▸ **Provided entries**:
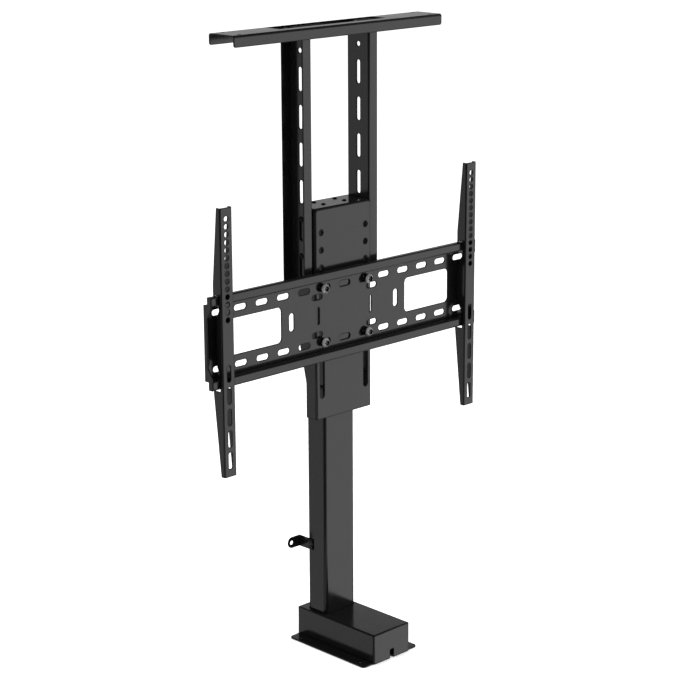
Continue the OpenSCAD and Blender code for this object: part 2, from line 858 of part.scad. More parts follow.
module nut_carrier() color(cast_grey) {
    translate([0, 0, inner_low_z]) difference() {
        linear_extrude(nut_h) round_rect(bore_w, bore_d, bore_r);
        translate([0, 0, -over]) cylinder(h = nut_h + 2 * over, r = screw_d / 2 + nut_wall);
        for (x = both_ways) translate([x * bore_w / 2 - pin_l, 0, pin_z - inner_low_z])
            rod_x(pin_r, 2 * pin_l);
    }
}

module carrier_pins() color(zinc) {
    reach = tube_in_w / 2 - glide_play - 0.5;
    for (x = both_ways) translate([0, 0, pin_z]) rotate([0, 0, 90 - 90 * x])
        translate([bore_w / 2 - pin_l, 0, 0]) rod_x(pin_r, reach - bore_w / 2 + pin_l);
}

module column_head() color(cast_grey) {
    bore_l = cap_screw_l + 2;
    translate([0, 0, cap_under_z - head_block_h]) difference() {
        linear_extrude(head_block_h) round_rect(bore_w, bore_d, bore_r);
        for (x = both_ways, y = both_ways)
            translate([x * cap_screw_x, y * cap_screw_y, head_block_h - bore_l])
                cylinder(h = bore_l + over, r = cap_screw_r);
        for (x = both_ways) translate([x * bore_w / 2 - pin_l / 2, 0, head_block_h / 2])
            rod_x(pin_r, pin_l);
    }
}

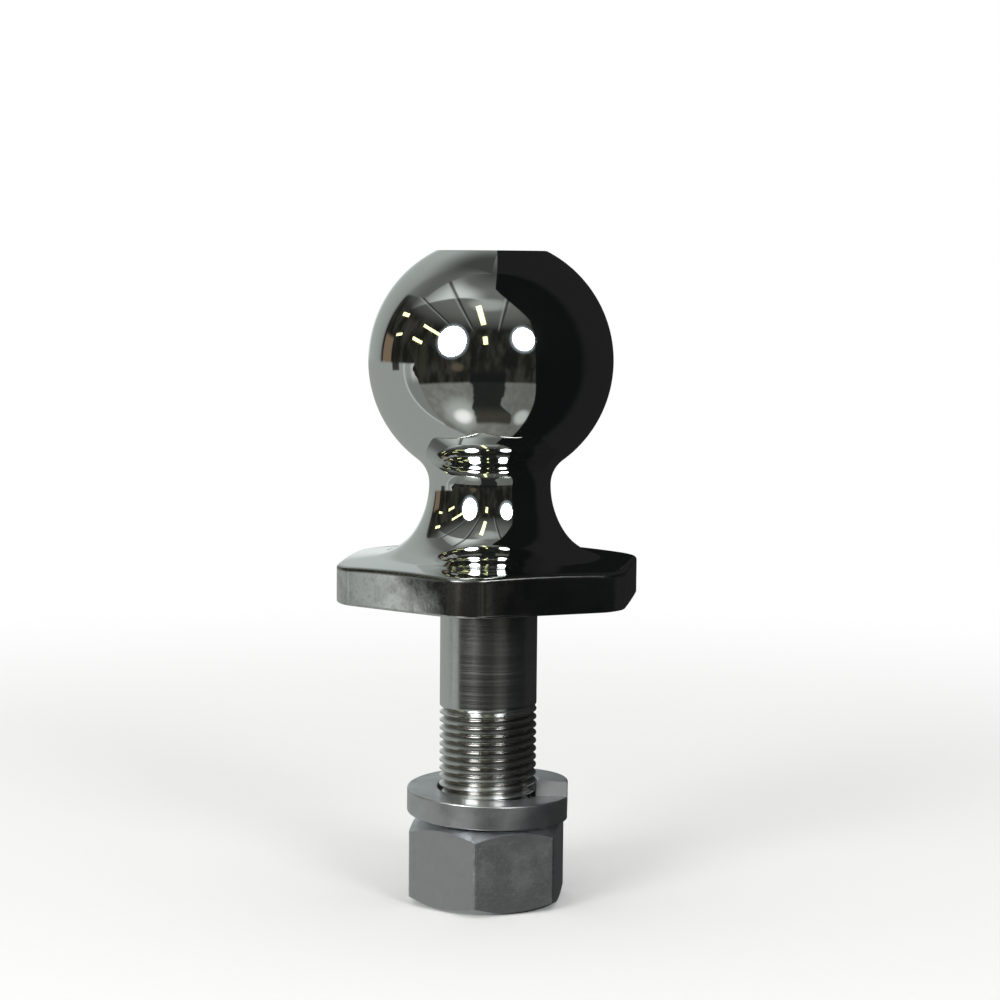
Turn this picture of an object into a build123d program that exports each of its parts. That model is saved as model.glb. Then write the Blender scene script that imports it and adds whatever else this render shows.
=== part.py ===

▸ **Problem requirements**:
Exactly reproduce every line of the data above.

▸ **Result of this task**:
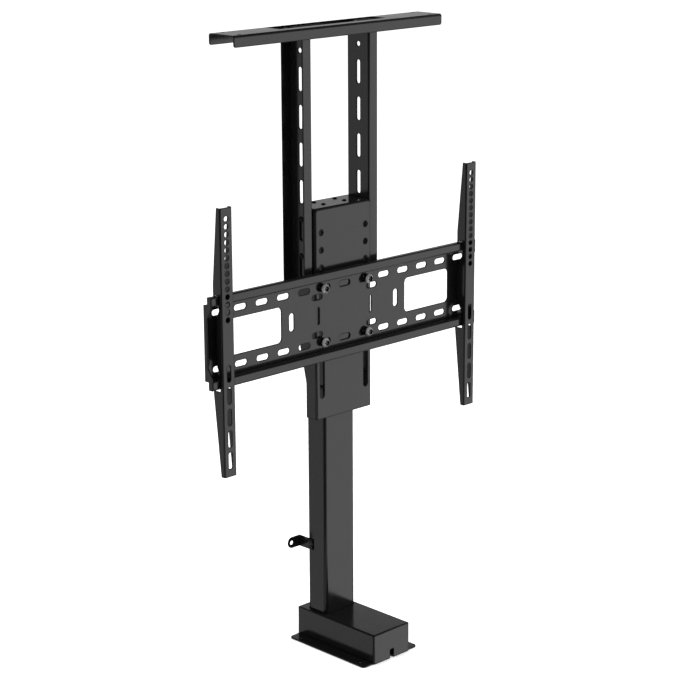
Continue the OpenSCAD and Blender code for this object: part 2, from line 858 of part.scad. More parts follow.
module nut_carrier() color(cast_grey) {
    translate([0, 0, inner_low_z]) difference() {
        linear_extrude(nut_h) round_rect(bore_w, bore_d, bore_r);
        translate([0, 0, -over]) cylinder(h = nut_h + 2 * over, r = screw_d / 2 + nut_wall);
        for (x = both_ways) translate([x * bore_w / 2 - pin_l, 0, pin_z - inner_low_z])
            rod_x(pin_r, 2 * pin_l);
    }
}

module carrier_pins() color(zinc) {
    reach = tube_in_w / 2 - glide_play - 0.5;
    for (x = both_ways) translate([0, 0, pin_z]) rotate([0, 0, 90 - 90 * x])
        translate([bore_w / 2 - pin_l, 0, 0]) rod_x(pin_r, reach - bore_w / 2 + pin_l);
}

module column_head() color(cast_grey) {
    bore_l = cap_screw_l + 2;
    translate([0, 0, cap_under_z - head_block_h]) difference() {
        linear_extrude(head_block_h) round_rect(bore_w, bore_d, bore_r);
        for (x = both_ways, y = both_ways)
            translate([x * cap_screw_x, y * cap_screw_y, head_block_h - bore_l])
                cylinder(h = bore_l + over, r = cap_screw_r);
        for (x = both_ways) translate([x * bore_w / 2 - pin_l / 2, 0, head_block_h / 2])
            rod_x(pin_r, pin_l);
    }
}

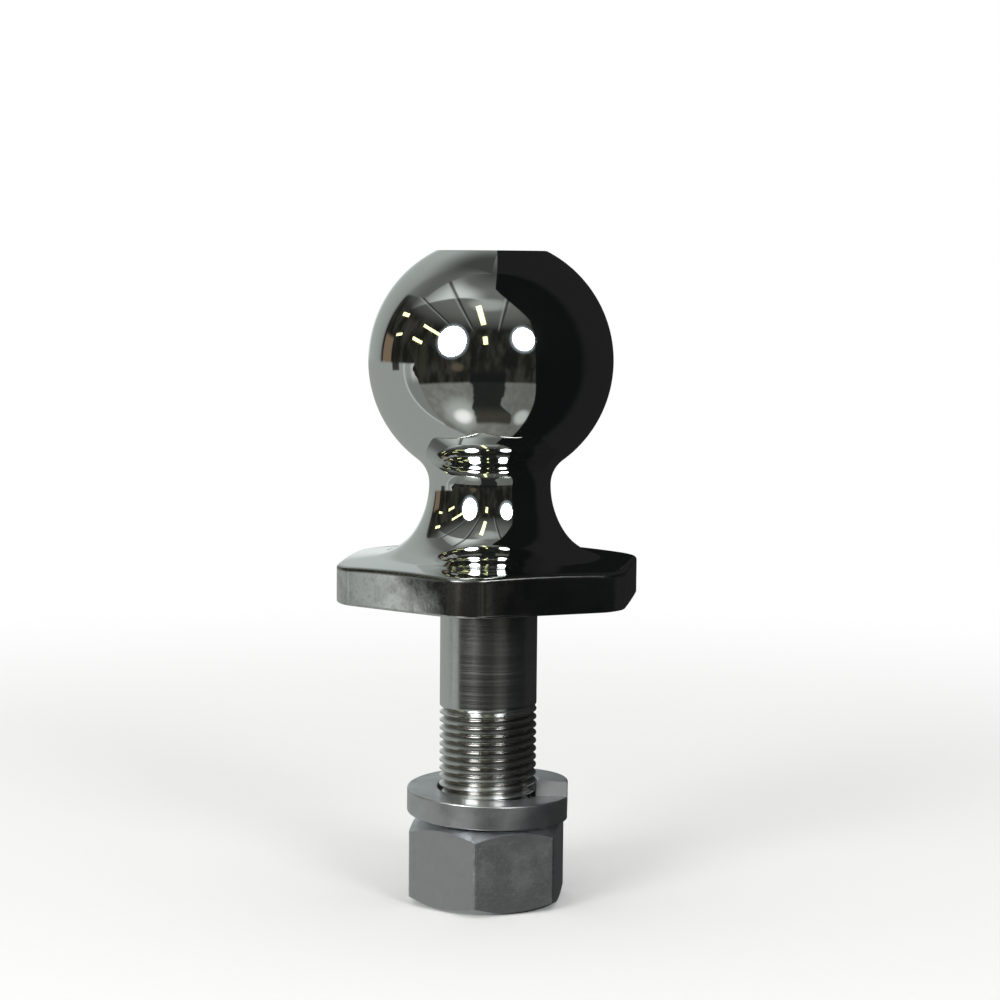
Turn this picture of an object into a build123d program that exports each of its parts. That model is saved as model.glb. Then write the Blender scene script that imports it and adds whatever else this render shows.
=== part.py ===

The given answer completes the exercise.